Dépeignant le quotidien d’une famille d’apiculteurs, Alice Rohrwacher porte un regard chaleureux sur un choix de vie que d’aucun qualifierait de marginal. Ce faisant, elle aborde en pointillé et avec une grande justesse des thématiques fortes comme l’éveil à soi tout en portant un regard critique sur le devenir de la société. Insufflant un cachet naturaliste au film, la réalisatrice italienne séduit par la simplicité et la candeur de son approche. Et LE MERAVIGLIE (Les merveilles) porte admirablement bien son titre.
« Certaines choses ne peuvent pas s’acheter »
Gelsomina vit avec ses parents et ses trois jeunes soeurs dans une ferme vétuste. Contrainte de mettre ses installations aux normes et menacée d’expulsion, la famille noue les deux bouts comme elle le peut. La mère, Angelica, s’occupe des récoltes, le père, Wolfgang, est apiculteur. Gelsomina et Marinella, la plus grande de ses soeurs, les aident ; la seconde se débinant dès que l’occasion – et elles sont nombreuses – se présente. L’arrivée de Martin, un jeune délinquant que Wolfgang accueille pour toucher des allocations, et l’excitation suscitée par un jeu télévisé dont le tournage a lieu dans la région bouleversent Gelsomina.
Alice Rohrwacher dépeint avec brio la réalité de la cellule familiale dont elle révèle au fil des interactions, dans un mouvement verisimilaire, le caractère et les interrogations de chacun de ses membres.

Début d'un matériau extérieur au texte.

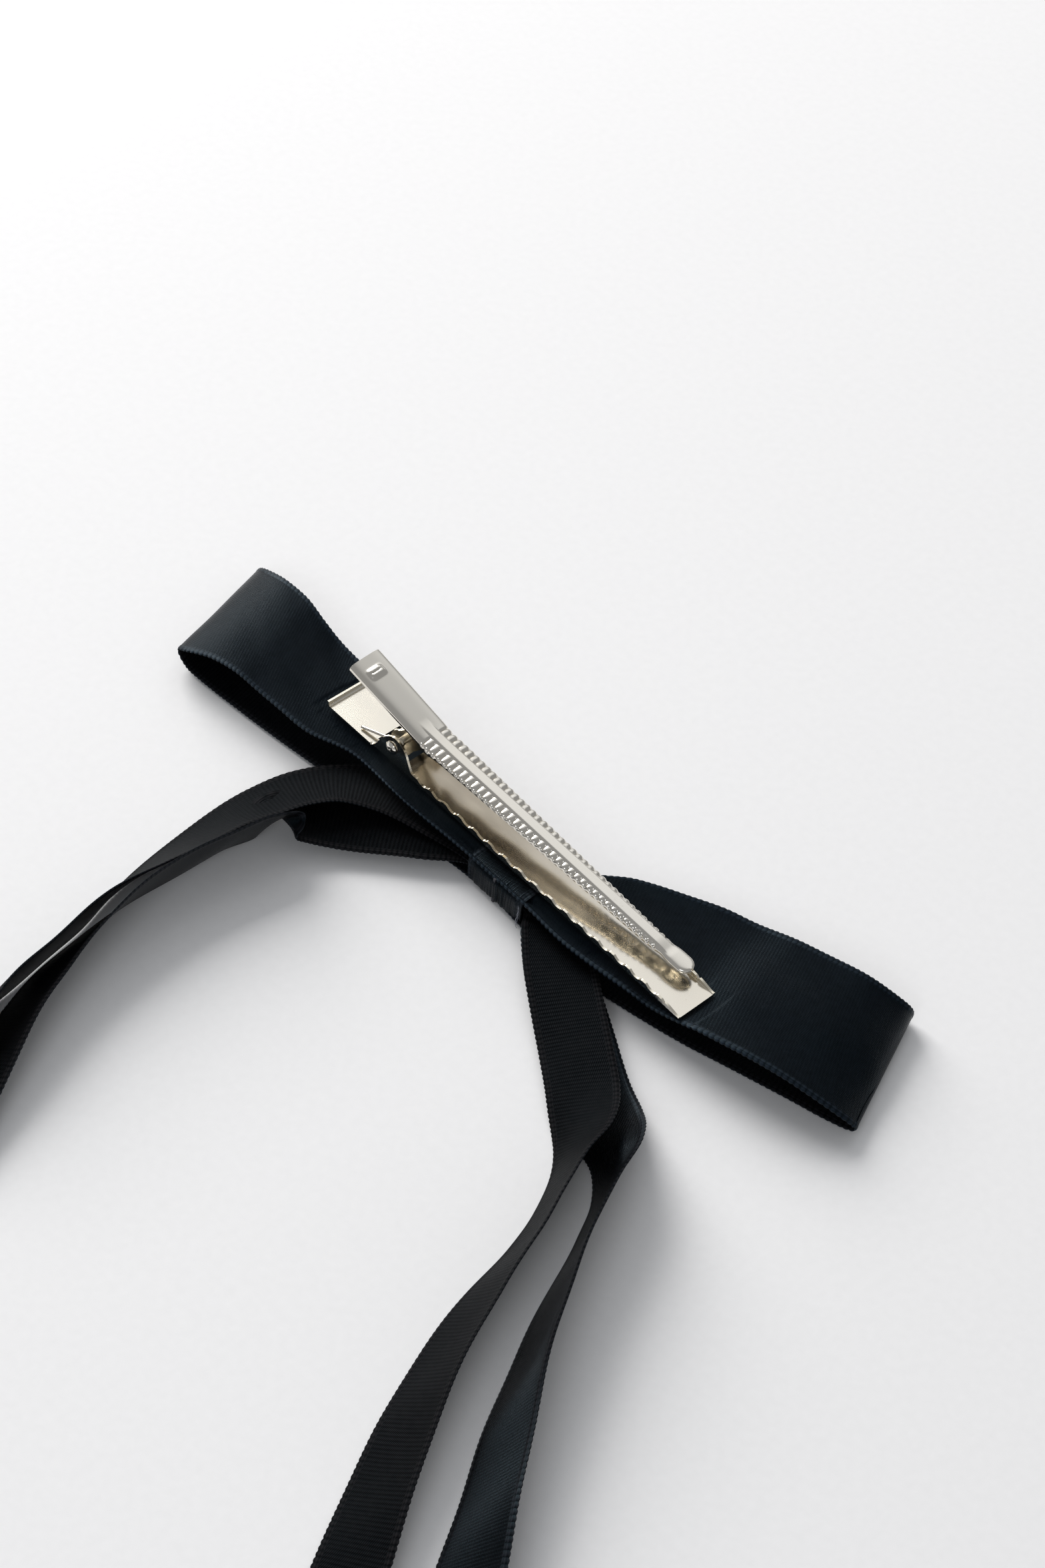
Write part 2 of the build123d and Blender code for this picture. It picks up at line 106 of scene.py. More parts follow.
def shell(middle, thickness, uv=None, keep=None, closed=False):
    """Closed sheet about a middle surface: points at middle +- normal * thickness / 2. A closed grid is
    a band whose last row joins its first, as a wrap or a plate round a hole does.

    Returns points, quads, the uv of each point and the side of each quad: 0 on the normal's side, 1 on
    the other, 2 on the rim."""
    rows, columns = middle.shape[:2]
    half = normals_of(middle, closed) * np.broadcast_to(thickness, (rows, columns))[..., None] / 2
    points = np.concatenate([(middle + half).reshape(-1, 3), (middle - half).reshape(-1, 3)])
    index = np.arange(rows * columns).reshape(rows, columns)
    if closed:
        index = np.concatenate([index, index[:1]])
    quads = np.stack([index[:-1, :-1], index[1:, :-1], index[1:, 1:], index[:-1, 1:]], axis=-1)
    quads = quads.reshape(-1, 4) if keep is None else quads[keep]
    edges = np.concatenate([quads[:, [k, (k + 1) % 4]] for k in range(4)])
    size = rows * columns
    forward, backward = edges[:, 0] * size + edges[:, 1], edges[:, 1] * size + edges[:, 0]
    rim = edges[~np.isin(forward, backward)]
    rim_quads = np.stack([rim[:, 1], rim[:, 0], rim[:, 0] + size, rim[:, 1] + size], axis=1)
    faces = np.concatenate([quads, quads[:, ::-1] + size, rim_quads])
    side = np.repeat([0, 1, 2], [len(quads), len(quads), len(rim_quads)])
    if uv is None:
        uv = np.zeros((rows, columns, 2))
    return points, faces, np.tile(uv.reshape(-1, 2), (2, 1)), side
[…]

D’entrée de jeu, happés dans leur quotidien, les protagonistes se révèlent : à la force de caractère de Gelsomina répond l’infantilité dont joue Marinella ; à la singularité de la personnalité de Wolfgang répond une certaine lassitude de la part d’Angelica… Par touches successives et purement impressionnistes, c’est une pluralité de portraits naturalistes qui prennent forme et qui se veulent enchanteurs.
Sur une base réaliste, presque documentaire tant elle épouse l’énergie de chacun des membres de la famille – même si Gelsomina apparaît centrale –, Alice Rohrwacher construit un film d’autant plus brillant que jamais son écriture, tant d’un point de vue scénaristique qu’esthétique, ne transparaît. Pourtant, il condense, sous ses airs parfois simplistes, une multitude d’enjeux et de vérités – au regard de la personnalité et de l’âge de chacun des personnages – un dialogue s’inscrivant également entre les époques. Et la magie du film réside dans son caractère métaphorique : les abeilles dont prennent soin Gelsomina et son père ne sont-elles pas les garantes de toute vie ?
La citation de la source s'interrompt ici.